Journal of Physical Chemistry A, Vol.113, No.15, 3481-3490, 2009
Additivity of Substituent Effects. Core-Ionization Energies and Substituent Effects in Fluoromethylbenzenes
Carbon Is ionization energies have been measured for all of the carbon atoms in eight fluoromethylbenzenes. Enthalpies of protonation have been calculated for protonation at all of the ring carbons in the same molecules. These data together with previously reported data on fluorobenzenes and methylbenzenes provide the basis for studying the additivity of substituent effects and the correlation between enthalpies of protonation with core-ionization energies. Although a linear additivity model accounts reasonably well for both the ionization energies and the enthalpies of protonation, a better description, especially for the enthalpies, is obtained by inclusion of nonlinear terms that account for interactions between two substituents on the same molecule.

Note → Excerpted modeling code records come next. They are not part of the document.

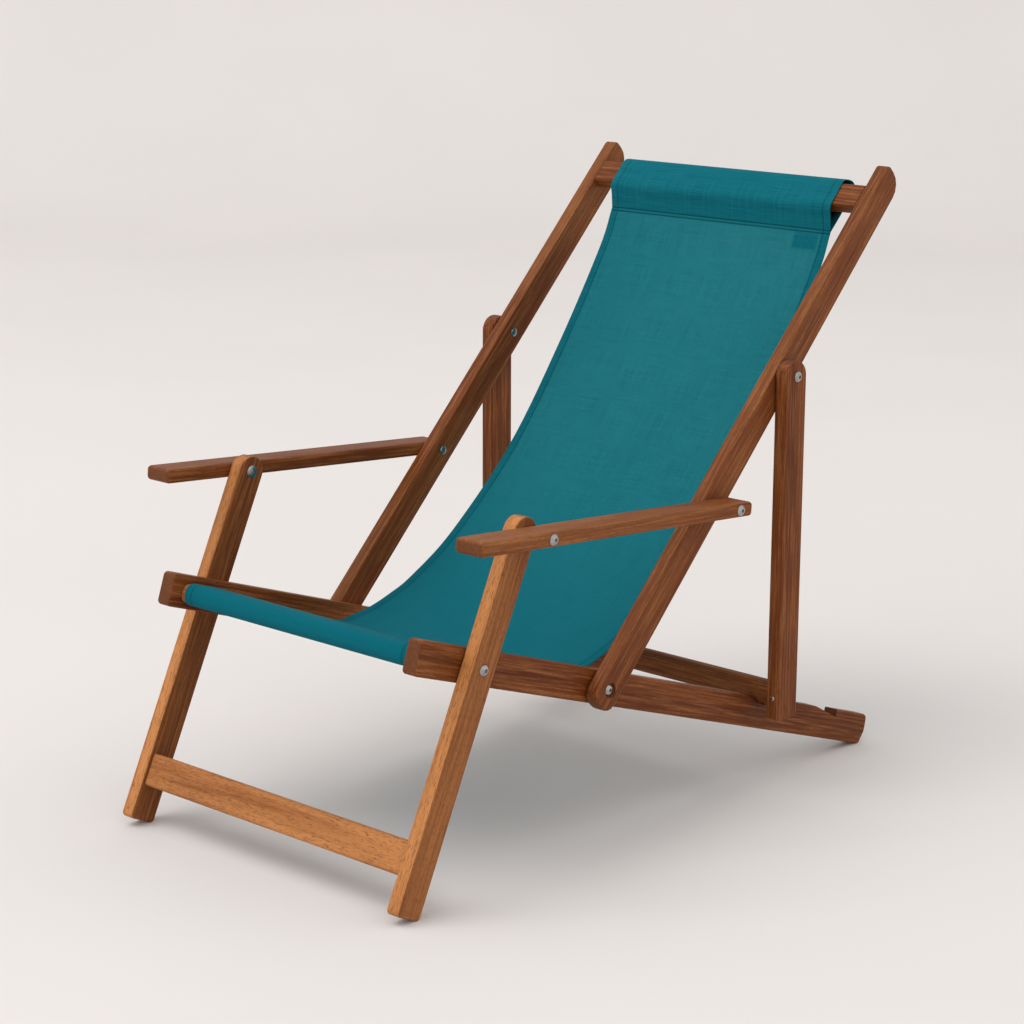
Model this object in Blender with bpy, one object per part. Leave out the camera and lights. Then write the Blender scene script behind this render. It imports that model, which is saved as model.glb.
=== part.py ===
"""Folding deck chair: a hardwood frame on five pairs of pivots, with a fabric sling.

Metres, +Z up, front towards -Y, symmetry plane X = 0, origin under the middle on the floor.
Each timber is drawn in its own side view, Y along it and Z across it, and is parented to an
empty that sits on the pivot it turns about. Names ending in _right are on the +X side.
"""
from math import acos, atan2, cos, hypot, pi, radians, sin

import bmesh
import bpy
from mathutils import Matrix, Vector

# Layers across the width, from the outside in
HALF_WIDTH = 0.300
ARM_WIDTH = 0.044
BOARD = 0.020
SEAT_BOARD = 0.022
LAYER_GAP = 0.0015
ARM_INNER = HALF_WIDTH - ARM_WIDTH
PROP_OUTER = ARM_INNER + BOARD
MID_OUTER = ARM_INNER - LAYER_GAP
MID_INNER = MID_OUTER - BOARD
SEAT_OUTER = MID_INNER - LAYER_GAP
SEAT_INNER = SEAT_OUTER - SEAT_BOARD

# Linkage: seat, back, armrest and leg lengths between pivots. They open out flat.
SEAT_LINK = 0.2485
BACK_LINK = 0.289
ARM_LINK = 0.3658
LEG_LINK = SEAT_LINK + BACK_LINK - ARM_LINK
SEAT_SLOPE = radians(17.8)
BACK_ANGLE = radians(46.5)
PROP_ANGLE = radians(-89.1)
PROP_PIVOT = 0.502
PROP_REACH = 0.4438
PROP_SHIFT = -0.0018

# Timber depths and how far each end passes its pivot
SEAT_DEPTH = 0.044
SEAT_FRONT = 0.3435
SEAT_REAR = 0.634
LEG_DEPTH = 0.041
BACK_DEPTH = 0.041
BACK_BELOW = 0.026
BACK_TOP = 0.848
BACK_TOP_REAR_ROUND = 0.025
BACK_TOP_FRONT_ROUND = 0.006
ARM_DEPTH = 0.019
ARM_AHEAD = 0.1255
ARM_BEHIND = 0.0255
PROP_DEPTH = 0.0425
PROP_BELOW = 0.0312
EDGE = 0.0020
ARM_EDGE = 0.004

# Notches in the seat rails, measured from the back pivot to each rear wall
NOTCH_WALLS = (0.3717, 0.5528)
NOTCH_LENGTH = 0.0555
NOTCH_DEPTH = 0.0108

# Cross bars: (along, across) is the centre of the section in its frame
FRONT_BAR = (-0.3003, -0.001)
FRONT_BAR_SIZE = (0.050, 0.025)
HEAD_BAR = (0.792, 0.0105)
HEAD_BAR_SIZE = (0.038, 0.020)
STRETCHER = (-0.2406, 0.006)
STRETCHER_SIZE = (0.043, 0.020)
PROP_BAR_SIZE = (0.034, 0.020)
FRONT_BAR_ROUND = 0.010
HEAD_BAR_ROUND = 0.004
PROP_BAR_ROUND = 0.008
TENON_LENGTH = 0.012
TENON_INSET = 0.005
FIT_GAP = 0.0003

# Sling
SLING_HALF = 0.1995
SHEET = 0.0012
SHEET_GAP = 0.001
LABEL_GAP = 0.0003
POCKET_STEPS = 4
SEAT_RUN = ((0.0115, 0.0232), (-0.016, 0.0095), (-0.042, -0.001), (-0.110, -0.004),
            (-0.200, 0.0045), (-0.268, 0.0125))
SEAT_HEM = ((-0.265, 0.002), (-0.245, 0.0070))
BACK_RUN = ((0.0275, -0.0012), (0.060, -0.020), (0.105, -0.040), (0.200, -0.064),
            (0.361, -0.0745), (0.530, -0.055), (0.685, -0.0260), (0.745, -0.0055))
HEAD_LOOP = ((0.770, 0.0218), (0.809, 0.0226), (0.8165, 0.0195), (0.8265, 0.0020),
             (0.8245, -0.0055), (0.815, -0.0085), (0.774, -0.0085), (0.748, -0.0090))
LABEL_AT = (0.160, 0.728)
LABEL_SIZE = (0.042, 0.024, 0.0008)

# Hardware
BOLT = 0.003
SHANK_HOLE = BOLT + FIT_GAP
HEAD = 0.0075
HEAD_HEIGHT = 0.0036
NUT_BARREL = 0.0045
NUT_HEAD = 0.0065
NUT_HEIGHT = 0.0018
NUT_DEPTH = 0.010
OPEN_PIVOT_PLAY = 0.004
RECESS_RADIUS = 0.010
RECESS_DEPTH = 0.004
WASHER_OUTER = 0.009
WASHER_THICK = 0.0009
PLATE_NUT = 0.0086
SCREW = 0.0016
SCREW_HEAD = 0.0034
SCREW_LENGTH = 0.010
SIDES = 16
HANDS = (("left", -1), ("right", 1))


def rounded(corners, steps=4):
    """Outline through (y, z, radius) corners, each rounded by an arc of its radius."""
    points = []
    count = len(corners)
    for i, (y, z, radius) in enumerate(corners):
        here = Vector((y, z))
        before = (Vector(corners[i - 1][:2]) - here).normalized()
        after = (Vector(corners[(i + 1) % count][:2]) - here).normalized()
        if radius == 0:
            points.append((y, z))
            continue
        half = acos(max(-1.0, min(1.0, before.dot(after)))) / 2
        centre = here + (before + after).normalized() * radius / sin(half)
        start = here + before * radius * cos(half) / sin(half) - centre
        turn = start.angle_signed(here + after * radius * cos(half) / sin(half) - centre)
        for k in range(steps + 1):
            angle = -turn * k / steps
            points.append((centre.x + start.x * cos(angle) - start.y * sin(angle),
                           centre.y + start.x * sin(angle) + start.y * cos(angle)))
    return [p for p, q in zip(points, points[-1:] + points) if hypot(p[0] - q[0], p[1] - q[1]) > 1e-5]


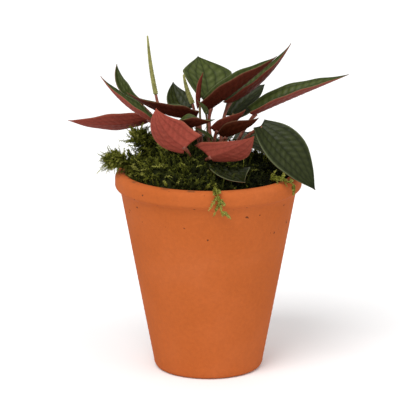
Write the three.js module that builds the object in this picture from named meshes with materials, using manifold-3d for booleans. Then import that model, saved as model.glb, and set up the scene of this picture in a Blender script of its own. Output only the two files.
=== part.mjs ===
// A potted peperomia: a small plant with boat-shaped leaves, green above and red beneath, and two
// thin flower spikes, growing from a low crown in a tapered clay pot that is topped with moss.
// Millimetres, +Z up. The origin is on the resting plane, on the pot's axis, and the front is -Y.
import * as THREE from "three";
import { mergeVertices } from "three/addons/utils/BufferGeometryUtils.js";
import Module from "manifold-3d";

const wasm = await Module();
wasm.setup();

// ---------- Driving dimensions ----------

const GAP = 0.35; // clearance between pieces that touch
const ROUND_SEGMENTS = 40; // facets round the pot and the soil

const POT = {
  height: 114,
  baseRadius: 31,
  baseCorner: 3.5,
  neckRadius: 49, // the plain wall just under the rim
  neckHeight: 101,
  rimRadius: 52.5,
  rimWidestHeight: 108.6,
  wall: 4.6,
  floor: 6,
  drainRadius: 6,
};

const SOIL_TOP = 98;
const CROWN = { height: 112, radius: 7.5, stubRadius: 5, stubDepth: 8 };

const BLADE = { rows: 8, halfColumns: 2, thickness: 1.1, tipWidth: 0.8 };

// The usual blade: where along it it is widest, how wide its base is, how blunt its point is, how far
// its base lobes reach back and how uneven its two halves are. A leaf may state its own, and a pair
// is for its right and its left half, seen from beneath with the tip up.
const SHAPE = { widest: 0.32, shoulder: 0.42, point: 1.7, lobe: 0.13, lean: 0 };
const PETIOLE = { radius: 1.0, sides: 6, steps: 6 };
const MOSS = { innerRadius: 9.5, innerHeight: 108, outerHeight: 111.5, rise: 3, columns: 7, segments: 36 };

// ---------- Leaves ----------

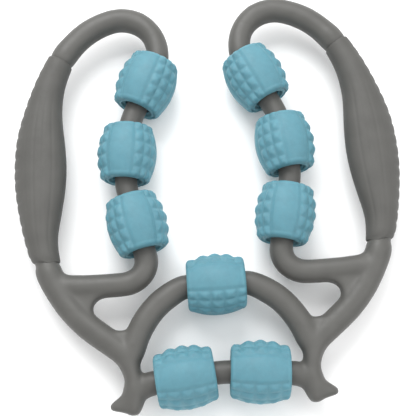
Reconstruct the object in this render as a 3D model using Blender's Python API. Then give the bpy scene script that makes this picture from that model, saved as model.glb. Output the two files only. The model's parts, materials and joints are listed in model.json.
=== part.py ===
"""Leg and foot massager: two clamp-shaped handles carry nine free-turning ribbed rollers.

It lies flat. +X is to its right, +Y runs from the feet to the top of the hooks, and +Z is up.
Sizes are in metres. The right half is modelled, and the left half is its mirror image in X.
"""

import math

import bmesh
import bpy
from mathutils import Matrix, Vector

MM = 0.001

# Rollers. All nine are alike: a soft tread on a hard core that turns on an axle.
ROLLER_RADIUS = 20.8 * MM
ROLLER_END_RADIUS = 17.6 * MM
ROLLER_LENGTH = 38.4 * MM
ROLLER_EDGE_ROUND = 3.0 * MM
CORE_RADIUS = 10.7 * MM
RECESS_DEPTH = 4.0 * MM
AXLE_RADIUS = 4.0 * MM

# Clearances
FIT_GAP = 0.3 * MM
RUNNING_GAP = 0.5 * MM

# Tubes of the frame
SHOULDER_RADIUS = 7.5 * MM
TUBE_RADIUS = 7.8 * MM
HOOK_RADIUS = 8.3 * MM
LEG_RADIUS = 8.5 * MM
ANKLE_HALF_WIDTH = 6.0 * MM
SOLE_HALF_WIDTH = 3.2 * MM
SOLE_HALF_THICKNESS = 6.0 * MM
SOCKET_DEPTH = 6.0 * MM
WEB_HALF_THICKNESS = 5.2 * MM

# Grips
GRIP_END_RADIUS = 9.3 * MM
PALM_HALF_WIDTH = 18.3 * MM
PALM_HALF_THICKNESS = 11.5 * MM
SLEEVE_WALL = 2.0 * MM
SLEEVE_STEP = 0.9 * MM

# Overall, on the middle lines of the tubes: between the two handles, and from soles to hook crests.
# Both follow the rollers' length, so that longer rollers are further apart.
HANDLE_SPAN = 5.9167 * ROLLER_LENGTH
FRAME_LENGTH = 7.1797 * ROLLER_LENGTH

# The plan of the frame is drawn on a grid. It runs to 113.6 across at a handle, and along it runs
# from -142 at the soles to 133.7 at the hook crests. These are the lengths of one grid step.
ACROSS = HANDLE_SPAN / (2 * 113.6)
ALONG = FRAME_LENGTH / (142.0 + 133.7)
SOLE_Y = -142.0 * ALONG
BASE_Y = SOLE_Y + ROLLER_RADIUS + FIT_GAP

# The right half's rollers, each as the x and y of its centre and how far its axis leans from +Y
TOP_ROLLER = (38.2 * ACROSS, 82.6 * ALONG, math.radians(25.0))
MIDDLE_ROLLER = (54.0 * ACROSS, 32.4 * ALONG, math.radians(6.5))
BOTTOM_ROLLER = (50.0 * ACROSS, -17.4 * ALONG, math.radians(-12.0))
ARCH_ROLLER = (0.0, -62.0 * ALONG, math.radians(90.0))
BASE_ROLLER = (24.0 * ACROSS, BASE_Y, math.radians(85.0))

# Facets
TUBE_SIDES = 16
ROLLER_SIDES = 20
PIN_SIDES = 12
STEPS = 2

# Colours, linear
FRAME_GREY = (0.120, 0.119, 0.113)
SLEEVE_GREY = (0.105, 0.104, 0.099)
TREAD_TEAL = (0.100, 0.280, 0.350)
CORE_TEAL = (0.050, 0.130, 0.165)
AXLE_GREY = (0.560, 0.560, 0.540)

SHOULDER = ROLLER_LENGTH / 2 - RECESS_DEPTH + FIT_GAP
MID_PLANE = ROLLER_RADIUS


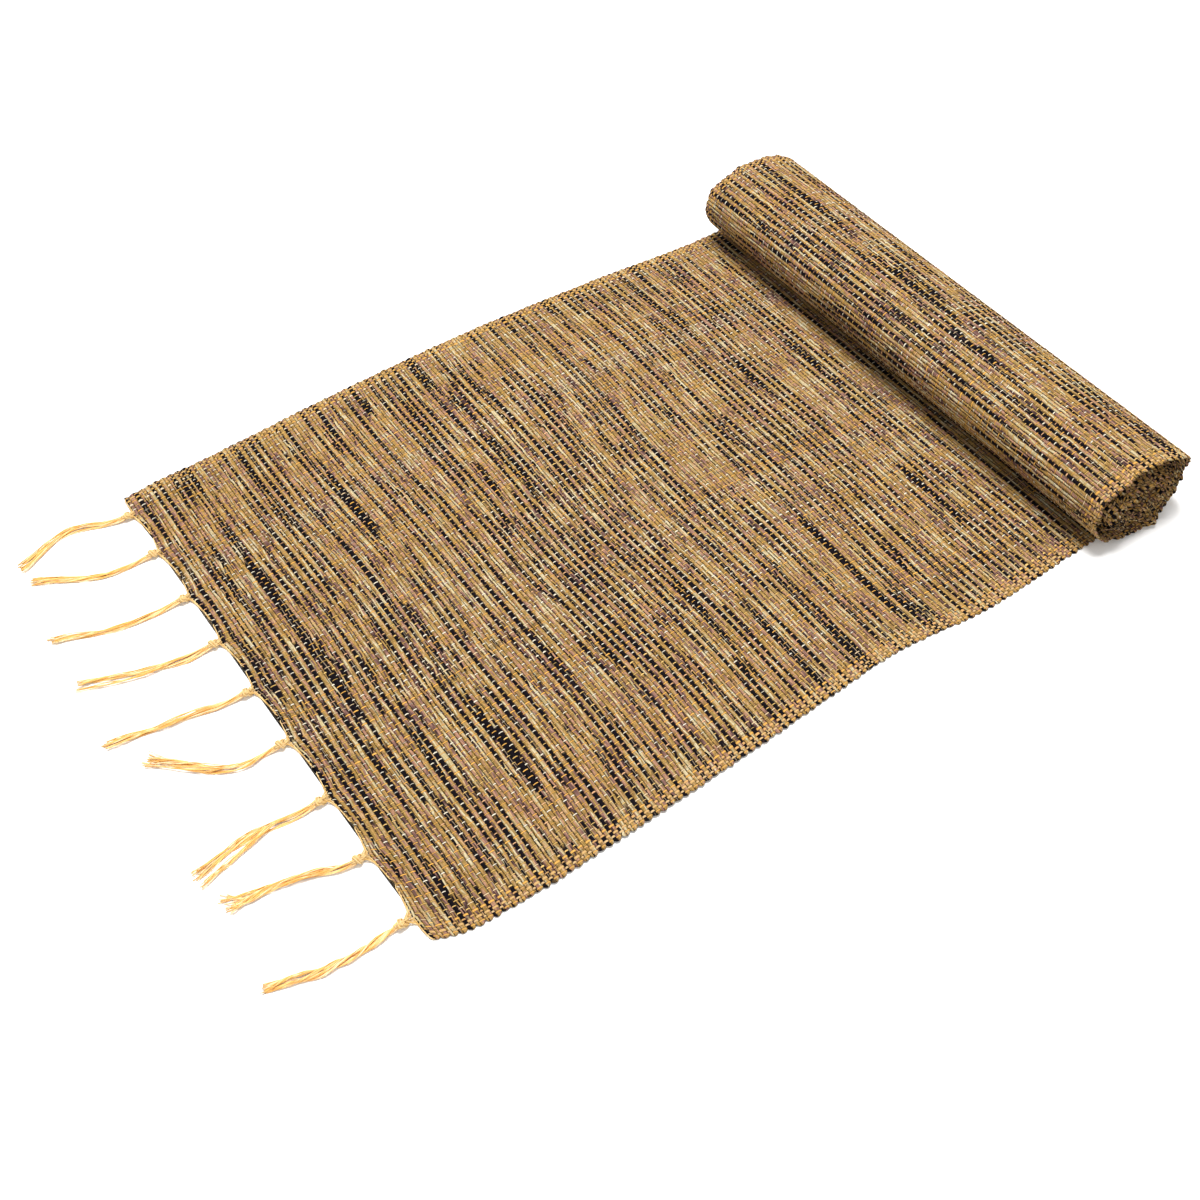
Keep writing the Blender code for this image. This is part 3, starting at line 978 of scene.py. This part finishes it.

There are families of nearly parallel correlation lines between enthalpies of protonation and core-ionization energies. The existence of several families can be primarily understood in terms of the linear additivity picture and more completely understood when the nonlinear terms are taken into account. The role of the methyl group as a polarizible pi-electron donor is contrasted with the role of fluorine, which is a substituent of low polarizibility that acts to withdraw electrons from the adjacent carbon and to donate electrons through resonance to the ring. The role of the hydrogen atoms as pi-electron acceptors in the protonated species is illustrated.